**Exercise description**
Reproduce exactly the lines below, from the first through the one containing "skirt, with dark", and nothing more.

**Input data**
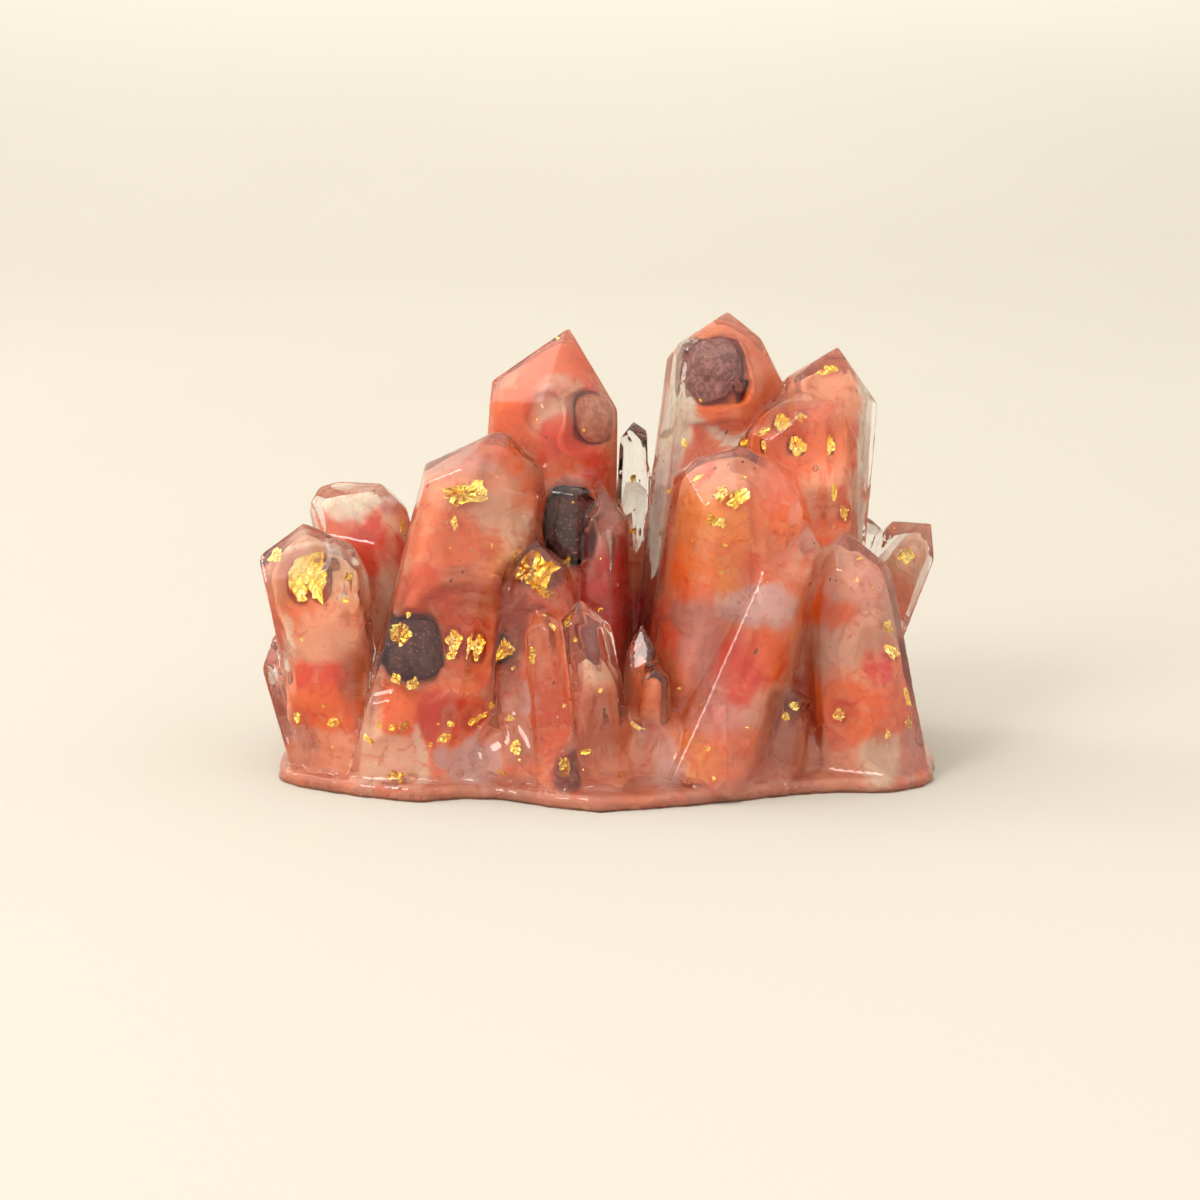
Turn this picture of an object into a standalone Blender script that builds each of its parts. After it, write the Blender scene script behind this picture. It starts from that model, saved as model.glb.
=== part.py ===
"""A crystal cluster cast in clear resin: six-sided points grown from one low mound on a thin run-out
skirt, with dark chips and leaves of gold sealed inside.

The casting is one piece in the real thing. Here it is parted in two along a sloping plane, so that each
sealed chip and leaf lies in a pocket that opens on the parting. Every piece stands where it is in the
closed casting. X runs along the cluster, -Y is the front, Z is up, and the foot stands on Z = 0."""
import math
import random
from dataclasses import dataclass

import bmesh
import bpy
from mathutils import Matrix, Vector

# Driving dimensions, in millimetres unless the name says otherwise
MM = 0.001                     # metres in a millimetre
FIT_GAP = 0.3                  # clearance between pieces that touch
PARTING_FOOT_Y = -17.0         # where the parting plane meets the floor
PARTING_LEAN = 0.5             # how far the parting plane goes back for each millimetre up
SKIRT_THICKNESS = 1.9
MOUND_HALF_LENGTH = 40.0
MOUND_HALF_DEPTH = 22.0
MOUND_HEIGHT = 11.0
MOUND_SHIFT_Y = 0.6
MOUND_FULLNESS = 0.62          # 1 is an ellipsoid, less is steeper at the sides
MOUND_LUMPS = 0.05             # how uneven it is, as a share of its size
LEAF_THICKNESS = 0.35
LEAF_HALF = LEAF_THICKNESS / 2
BLOCK_SIZE = 400.0             # a block to saw from, larger than anything sawn from it
SIDES = 6
WELD = 0.00001                 # metres
FOOT_CUT = 1.0                 # everything reaches this far below the floor, until the foot is cut flat

# How irregular the points are. Angles are in degrees.
SIDE_TURN = 5.0                # a side is turned by up to this
SIDE_SHARE = 0.93              # and moved in to as little as this share of its distance
CAP_TURN = 7.0                 # an end facet is steeper or flatter by up to this
CAP_LIFT = (0.3, 1.6)          # every other end facet passes this far above the tip

# How irregular a sealed piece's outline is
CORNER_TURN = 0.3              # of the angle between two corners
CORNER_LEAN = 0.15
CORNER_SHARE = 0.8             # a corner is moved in to as little as this share of its distance

# The skirt's edge from above, anticlockwise from the right-hand end of the front
SKIRT_EDGE = (
    (43.6, -10.0), (44.2, 0.0), (41.5, 10.0), (37.0, 18.5), (28.0, 22.0), (19.0, 26.5), (8.0, 25.5),
    (-3.0, 27.0), (-14.0, 26.0), (-24.0, 26.3), (-33.0, 21.0), (-38.6, 14.0), (-41.4, 5.0),
    (-42.2, -5.0), (-41.4, -12.6), (-36.4, -17.3), (-24.0, -22.4), (-17.5, -21.2), (-12.6, -21.6),
    (-8.0, -24.1), (0.0, -27.0), (11.4, -24.3), (20.0, -21.4), (29.0, -18.4), (36.0, -18.4),
    (41.7, -15.4),
)

COLLECTION = "crystal_cluster"


@dataclass
class Crystal:
    """One six-sided point. Its axis runs from root to tip, and azimuths turn about that axis from +X."""
    name: str
    tip: tuple                 # the highest point
    root: tuple                # where the axis enters the mound
    half: tuple                # half width along X and half depth along Y, at the shoulder
    spin: float = 0.0          # azimuth of the first side
    shift: tuple = (0.0, 0.0)  # the prism's centre, off the axis
    flare: float = 0.03        # how much each side spreads for each millimetre down
    caps: tuple = ()           # end facets: azimuth, slope in degrees, how far above the tip they pass
    slope: float = 48.0        # slope of the end facets where caps is empty
    seed: int = 0


# The points that the front view shows, from the left
FRONT_CRYSTALS = (
    Crystal("left_blunt", (-39.2, -4.0, 32.2), (-31.6, -11.0, -0.5), (5.4, 5.8), 5, (-0.9, 0.0), 0.0,
            ((180, 24, 0.0), (180, 60, 7.3), (-110, 50, 0.4), (-50, 48, 0.6), (0, 40, 1.0), (60, 45, 0.6),
             (120, 45, 0.4))),
    Crystal("left_blunt_twin", (-34.2, -6.0, 31.0), (-31.8, -12.0, -0.5), (3.7, 4.4), 20, (-0.2, 0.0), 0.0,
            ((0, 30, 0.0), (0, 66, 3.2), (-65, 50, 0.2), (-125, 45, 0.2), (180, 30, 0.3), (60, 50, 0.5),
             (120, 45, 0.5))),
    Crystal("left_low", (-42.8, -6.0, 18.0), (-37.4, -9.0, -0.5), (2.9, 3.8), 0, (0.2, 0.0), 0.0,
            ((180, 58, 0.0), (-90, 50, 0.4), (0, 30, 0.0), (90, 48, 0.6))),
    Crystal("left_rear", (-35.6, 10.6, 35.6), (-26.0, 4.0, -2.5), (6.5, 6.0), 10, (1.8, 0.0), 0.02,
            ((180, 3, 0.0), (180, 48, 2.8), (-90, 54, 0.0), (0, 17, 0.0), (0, 57, 7.0), (80, 46, 0.8))),
    Crystal("left_large", (-13.4, -4.0, 44.7), (-23.6, -12.0, -0.7), (7.9, 7.7), 12, (-0.2, 0.0), 0.035,
            ((-155, 43, 0.0), (-102, 38, 0.0), (-42, 50, 1.4), (8, 2, 0.0), (8, 37, 2.2), (70, 45, 0.5),
             (125, 45, 0.4))),
    Crystal("tall_left", (-4.4, 9.0, 56.5), (-6.6, 1.0, -3.9), (8.5, 8.8), 0, (-1.3, 0.0), 0.03,
            ((-118, 47, 0.0), (-58, 58, 0.2), (0, 57, 0.5), (60, 52, 0.8), (120, 46, 0.4), (178, 37, 0.0))),
    Crystal("middle_dark", (-4.2, 1.6, 41.2), (-5.4, -2.5, -2.8), (4.7, 6.2), 10, (0.2, 0.0), 0.04,
            ((180, 32, 0.0), (-100, 40, 0.0), (-50, 44, 0.4), (5, 34, 0.0), (5, 60, 3.6), (90, 50, 0.6))),
    Crystal("middle_small", (0.7, -2.0, 36.2), (-1.3, -6.0, -1.1), (3.0, 3.4), 25, (0.0, 0.0), 0.05,
            ((-130, 42, 0.0), (-60, 52, 0.3), (0, 50, 0.3), (90, 50, 0.2), (160, 50, 0.2))),
    Crystal("middle_broad", (-9.8, -8.0, 31.8), (-6.0, -13.5, -0.1), (4.6, 4.8), 0, (0.6, 0.0), 0.14,
            ((-140, 56, 0.0), (-70, 44, 0.0), (-10, 46, 0.6), (60, 50, 0.6), (170, 62, 0.2))),
    Crystal("small_clear", (4.6, 15.0, 43.2), (4.2, 10.0, 2.0), (2.0, 2.4), 0, (0.0, 0.0), 0.05, (), 50.0, 3),
    Crystal("tall_right", (17.2, 11.6, 58.5), (13.7, 5.6, -4.4), (7.9, 7.8), 8, (0.4, 0.0), 0.06,
            ((-150, 32, 0.0), (-78, 47, 0.0), (-10, 34, 0.0), (-5, 60, 4.9), (45, 52, 0.9), (95, 44, 0.2),
             (165, 40, 0.3))),
    Crystal("far_right", (31.8, 8.0, 54.2), (27.6, 4.0, -3.9), (6.1, 6.3), 18, (-1.0, 0.0), 0.0,
            ((-160, 32, 0.0), (-92, 48, 0.0), (-30, 52, 0.1), (20, 54, 0.0), (90, 50, 0.3), (150, 42, 0.2))),
    Crystal("right_inner", (25.2, 1.0, 49.7), (26.0, -3.0, -1.9), (6.9, 6.8), 25, (0.7, 0.0), 0.012,
            ((-140, 44, 0.0), (-95, 34, 0.4), (-10, 20, 0.0), (5, 62, 8.9), (90, 45, 0.5), (170, 30, 0.0),
             (170, 54, 2.5))),
    Crystal("right_round", (18.2, -7.0, 43.2), (12.6, -7.0, -1.1), (9.0, 7.8), 30, (1.4, 0.6), 0.01,
            ((180, 24, 0.0), (180, 50, 4.2), (-125, 46, 1.0), (-80, 36, 0.2), (-35, 40, 2.6), (-10, 18, 0.0),
             (-5, 62, 10.5), (60, 40, 0.8), (120, 42, 0.8))),
    Crystal("right_blade", (26.4, -8.4, 33.4), (14.6, -15.0, 0.7), (3.6, 5.2), 20, (-0.4, 0.0), 0.10,
            ((-165, 60, 0.0), (-100, 46, 0.6), (-20, 40, 0.6), (40, 60, 0.8), (110, 50, 0.5))),
    Crystal("right_large", (30.8, -5.2, 31.6), (34.2, -10.4, -0.4), (5.4, 4.9), 12, (0.8, 0.0), 0.075,
            ((-130, 50, 0.2), (-75, 46, 0.0), (-20, 40, 0.8), (8, 52, 2.2), (70, 50, 0.8), (165, 56, 0.3))),
    Crystal("right_outer", (44.7, 9.4, 30.0), (32.4, 4.0, -1.8), (4.3, 4.4), 12, (-2.2, 0.0), 0.0,
            ((180, 17, 0.0), (180, 62, 7.6), (-100, 50, 0.6), (-50, 60, 1.0), (0, 66, 0.6), (60, 56, 0.6),
             (120, 46, 1.0))),
    Crystal("right_clear", (35.6, 13.0, 30.9), (31.6, 7.0, -2.3), (3.9, 4.2), 0, (0.0, 0.0), 0.03,
            (), 42.0, 8),
)

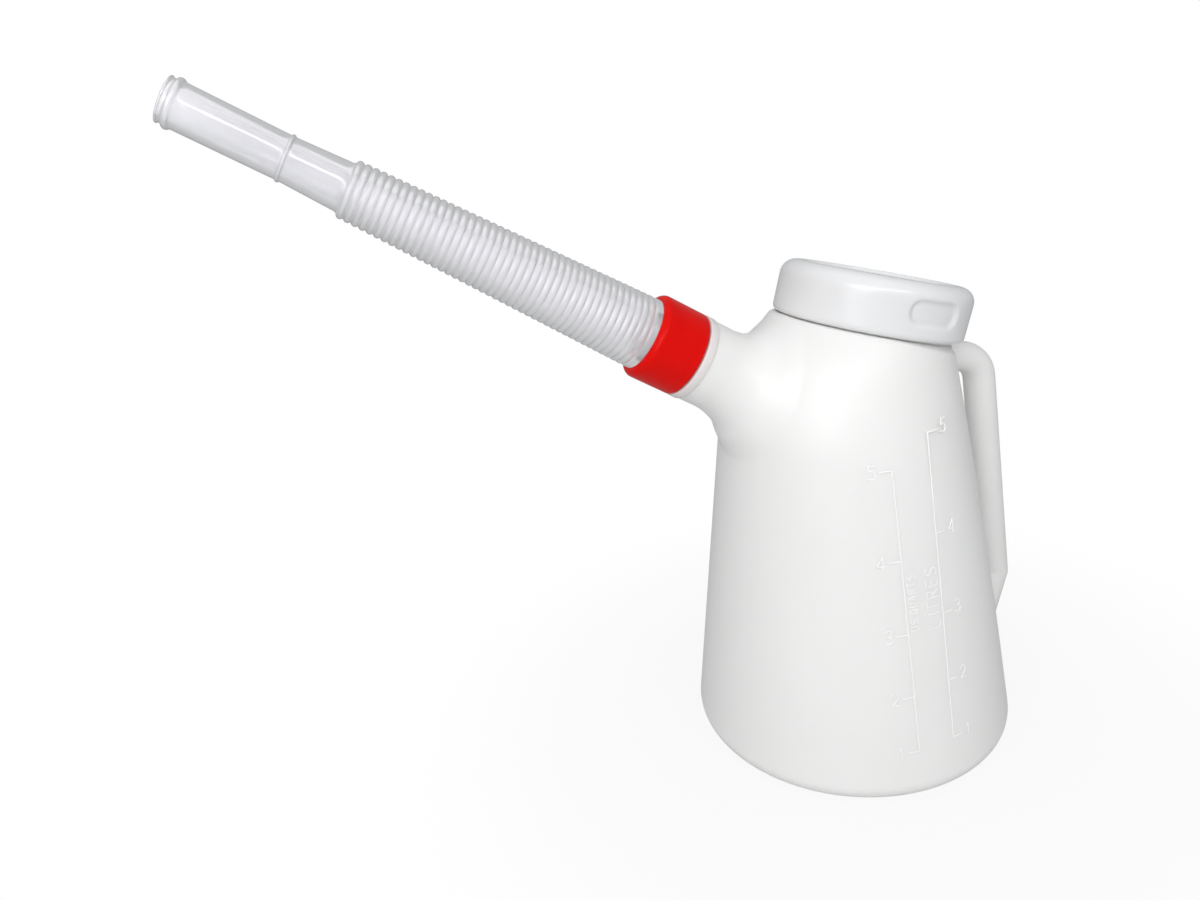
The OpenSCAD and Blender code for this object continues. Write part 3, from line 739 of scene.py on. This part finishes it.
def lamp(name, place_m, target, size, power):
    """A white soft lamp, a rectangle of the given width and height, that faces a point."""
    data = bpy.data.lights.new(name, "AREA")
    data.shape = "RECTANGLE"
    data.size, data.size_y = size
    data.energy = power
    obj = bpy.data.objects.new(name, data)
    bpy.context.scene.collection.objects.link(obj)
    z = np.array(place_m, float) - np.array(target, float)
    z /= np.linalg.norm(z)
    x = np.cross((0, 0, 1.0), z)
    x = x / np.linalg.norm(x) if np.linalg.norm(x) > 1e-6 else np.array([1.0, 0, 0])
    y = np.cross(z, x)
    obj.matrix_world = Matrix([[x[0], y[0], z[0], place_m[0]], [x[1], y[1], z[1], place_m[1]],
                               [x[2], y[2], z[2], place_m[2]], [0, 0, 0, 1]])


build_stage()
lamp("overhead", (-0.1, -0.1, 1.5), (0, 0, 0.2), (1.4, 1.0), 1.5)
lamp("front_left", (-1.05, -1.15, 1.0), (0, 0, 0.2), (0.9, 0.9), 11.5)
lamp("front_strip", (-0.1, -1.4, 1.15), (-0.2, 0, 0.35), (1.5, 0.14), 7.2)


def build_camera():
    """The camera at the place, turn and focal length that the photograph's outlines give."""
    yaw, pitch, roll = 0.213, 0.357, -0.131
    focal_px, width_px = 847.4, 1200
    right = np.array([cos(yaw), -sin(yaw), 0.0])
    ahead = np.array([sin(yaw) * cos(pitch), cos(yaw) * cos(pitch), -sin(pitch)])
    up = np.cross(right, ahead)
    r2 = cos(roll) * right + sin(roll) * up
    u2 = -sin(roll) * right + cos(roll) * up
    data = bpy.data.cameras.new("camera")
    data.sensor_width = 36.0
    data.lens = focal_px / width_px * data.sensor_width
    data.clip_start = 0.01
    cam = bpy.data.objects.new("camera", data)
    bpy.context.scene.collection.objects.link(cam)
    c = np.array([-248.08, -444.44, 388.43]) * MM
    cam.matrix_world = Matrix([[r2[0], u2[0], -ahead[0], c[0]], [r2[1], u2[1], -ahead[1], c[1]],
                               [r2[2], u2[2], -ahead[2], c[2]], [0, 0, 0, 1]])
    bpy.context.scene.camera = cam


build_camera()
bpy.context.scene.view_settings.view_transform = "Standard"
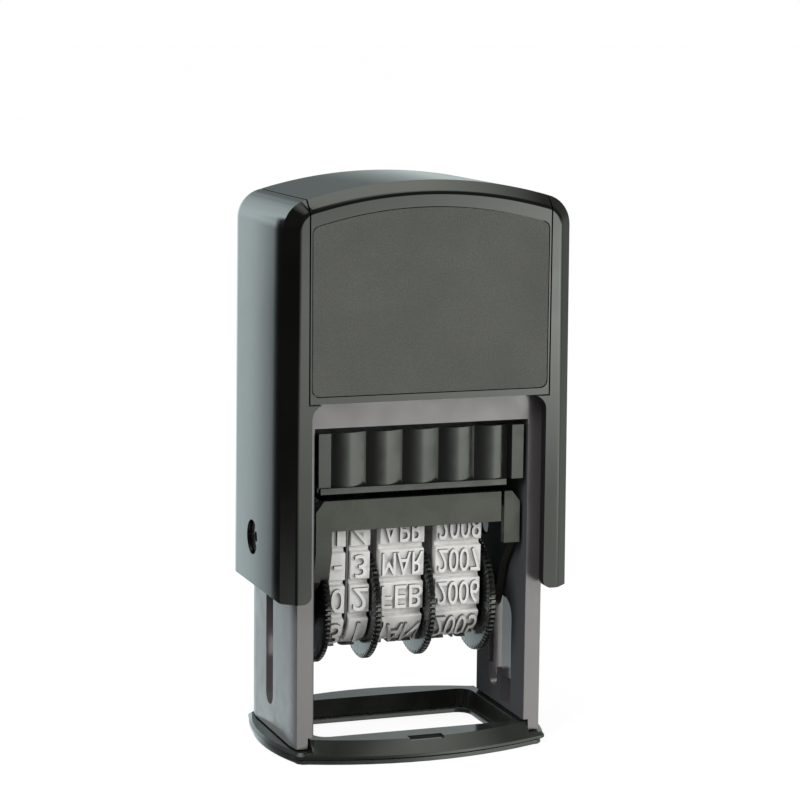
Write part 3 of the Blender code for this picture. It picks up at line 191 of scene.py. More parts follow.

**Answer to the problem**
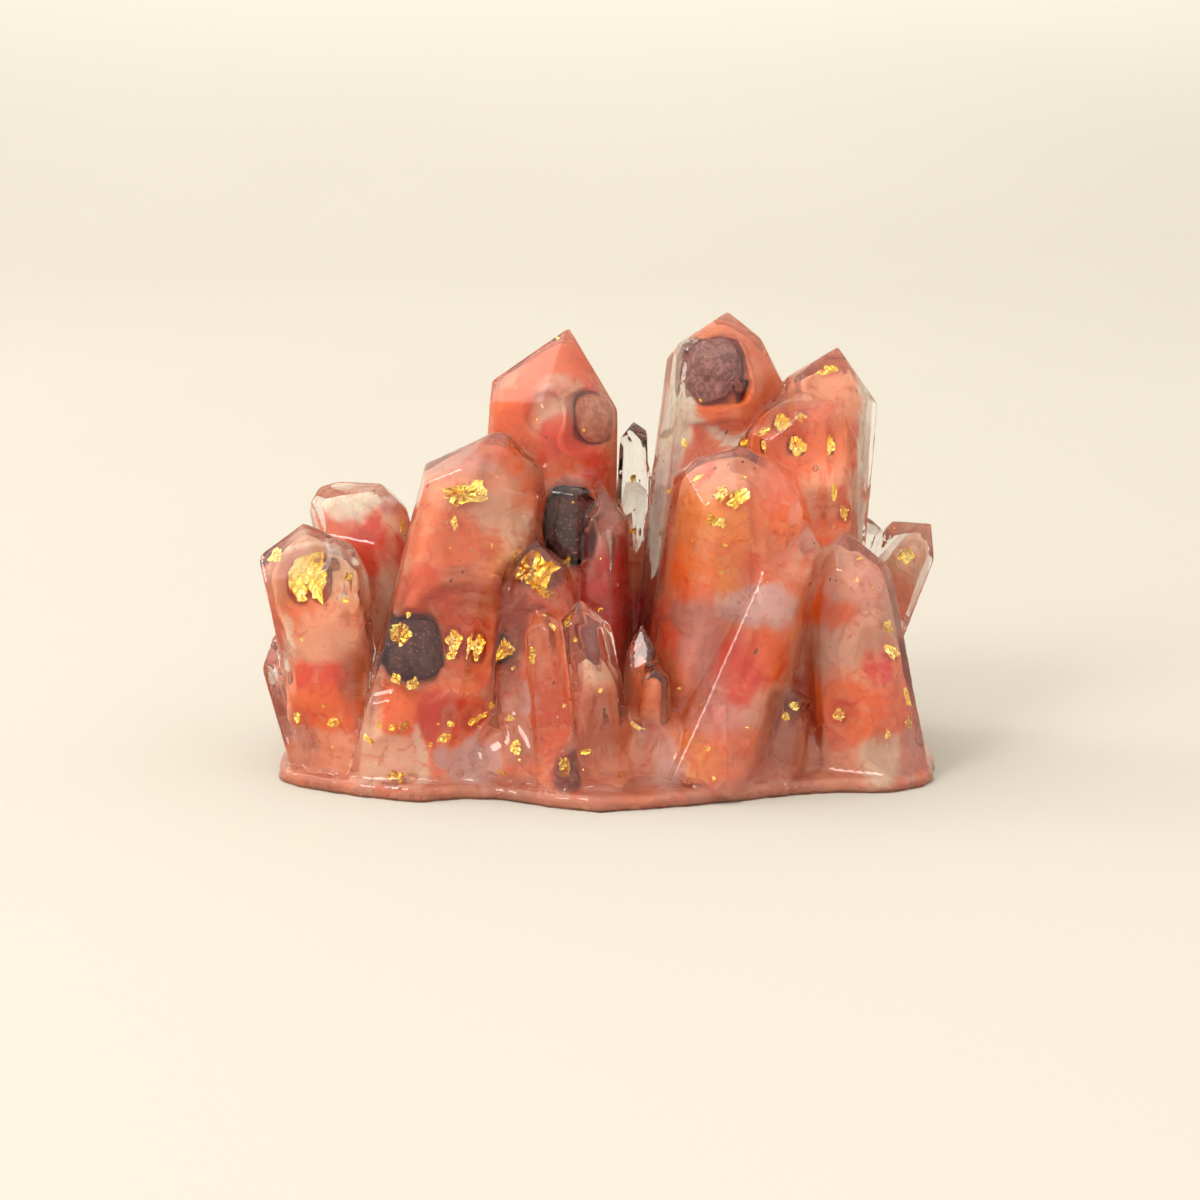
Turn this picture of an object into a standalone Blender script that builds each of its parts. After it, write the Blender scene script behind this picture. It starts from that model, saved as model.glb.
=== part.py ===
"""A crystal cluster cast in clear resin: six-sided points grown from one low mound on a thin run-out
skirt, with dark chips and leaves of gold sealed inside.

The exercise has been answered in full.